If all that weren’t amazing enough, she is also a private pilot, a scuba diver, an ultrarunner, an avid traveler who has been to 60 countries, a board member for the innovation think tank, Think Beyond Plastic, and she serves as Daily Explorer in the popular kid’s online game, Animal Jam, which has a lifetime total of 130 million registered players. We proudly salute this incredible ocean ambassador for being an inspiration, a role model, and for opening our eyes, minds, and hearts to the mysteries of the deep.

We asked Tierney Thys:

Why do you explore?
When it comes to the natural world, life carries so many secrets within it. It’s endlessly exciting and satisfying to use our growing arsenal of modern detective tools, like satellite tracking tags, genetics, stable isotopes, high-speed high-definition underwater cameras, and many more, to answer deeper and more profound questions. 

 

What is your favorite Lindblad Expeditions destination?

Since there are so many phenomenal destinations, that question is an extremely difficult one to answer. The Northern Channel Islands and Catalina Island off central/southern California hold a special place for me. Topside and underwater, these islands are simply gorgeous. Filled with life like endemic foxes and tiny succulents, they feel so remote and yet they are close neighbors to the metropolis of Los Angeles.

 

What I most love about these islands are that they provide the perfect place to teach about the wonders and fragility of islands and are full of surprises! (For example, a pygmy mammoth fossil, dating back to 12,000 years, was found on Santa Rosa island in the early ‘90s and just recently, researchers also discovered an ancient dugong fossil dating back 25 million years!) These islands showcase the stepwise process of ecological restoration—from being ranch lands to becoming refuges for endemic species like foxes, from being overfished waters to transforming into fish-filled networks of marine protected networks brimming with California sheephead (Semicossyphus pulcher) wrasses, rockfishes, and abalones. 

I also adore the sensational Galápagos Islands which have served as a living laboratory for scientists ever since Darwin’s first visit way back in 1835. I study ocean sunfishes off Isabela Island there and have made many non-fish friends in these enchanted islands over the years. I’m also partial to the coast of Baja particularly when the grey whales are calving, Antarctica and its stunning landscape of white and blue, the many islands of the Caribbean particularly Bequia and Dominica, the calving glaciers of Alaska… oh too many amazing to choose!  

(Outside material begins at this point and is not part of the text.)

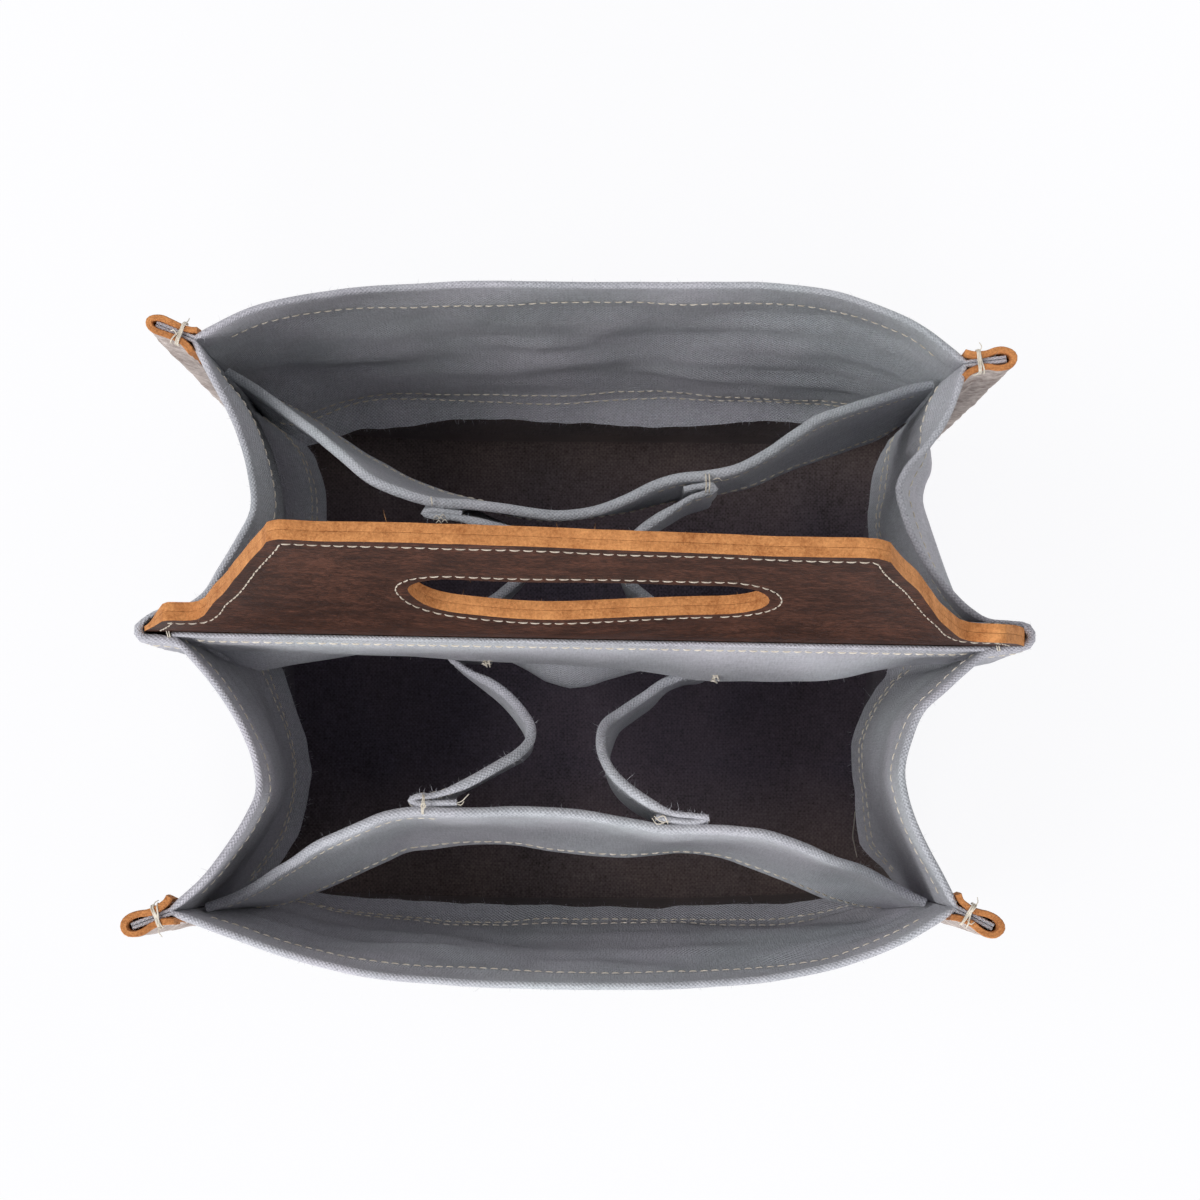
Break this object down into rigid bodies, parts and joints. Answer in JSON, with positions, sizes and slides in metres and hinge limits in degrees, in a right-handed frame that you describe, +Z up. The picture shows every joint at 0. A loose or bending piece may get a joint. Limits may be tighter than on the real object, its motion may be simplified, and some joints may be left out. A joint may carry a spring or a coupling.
{
  "type": "beer carrier",
  "caption": "Open canvas carrier with sewn bottle cells, leather-bound corner seams and an upright leather handle with a hand slot.",
  "frame": {"origin": "middle of the underside of the bottom panel, on the ground", "axes": "+X to the right along the handle, +Y to the back, +Z up"},
  "size_m": [0.262, 0.2038, 0.2421],
  "materials": {
    "grey_canvas": "matt, waxed plain weave",
    "dark_canvas": "matt, waxed plain weave",
    "handle_leather": "smooth, slightly glossy",
    "binding_leather": "matt, raw cut edges"
  },
  "bodies": {
    "root": {"bottom_panel": "dark_canvas", "front_wall": "grey_canvas", "back_wall": "grey_canvas", "left_side_panel": "grey_canvas", "right_side_panel": "grey_canvas", "centre_divider": "grey_canvas", "centre_band_front": "grey_canvas", "centre_band_back": "grey_canvas", "handle_front_leather": "handle_leather", "handle_back_leather": "handle_leather", "front_divider_strip": "grey_canvas", "back_divider_strip": "grey_canvas", "cross_divider_front_left": "grey_canvas", "cross_divider_front_right": "grey_canvas", "cross_divider_back_left": "grey_canvas", "cross_divider_back_right": "grey_canvas", "corner_binding_front_left": "binding_leather", "corner_binding_front_right": "binding_leather", "corner_binding_back_left": "binding_leather", "corner_binding_back_right": "binding_leather"}
  },
  "joints": []
}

What is the dream exploration you haven’t done…yet?  

I would have adored to live underwater in an underwater habitat (perhaps the Aquarius Reef Base Habitat in Florida) with a team of six female explorers in 2020. This expedition would serve as a 50-year retrospective of the all-female Tektite project led by the amazing Sylvia Earle in 1970. We could explore ocean changes since the 1970s as well as the role female scientists and explorers hold now as opposed to those decades ago. This truly would be an epic and timely expedition! 

What advice would you give the next generation of women explorers

End each day asking yourself five questions: What was your highlight? What did you do for others? What did you learn? What are you grateful for? What can you do better?  It’s also a great idea to keep a journal. 

What would people be surprised to know about you?

I know far too many inappropriate jokes… I don’t know why I seem to remember those jokes, but I just do! They do come in handy however—I hitchhiked around Australia during college and joke-telling helped me get all the way around that amazing continent.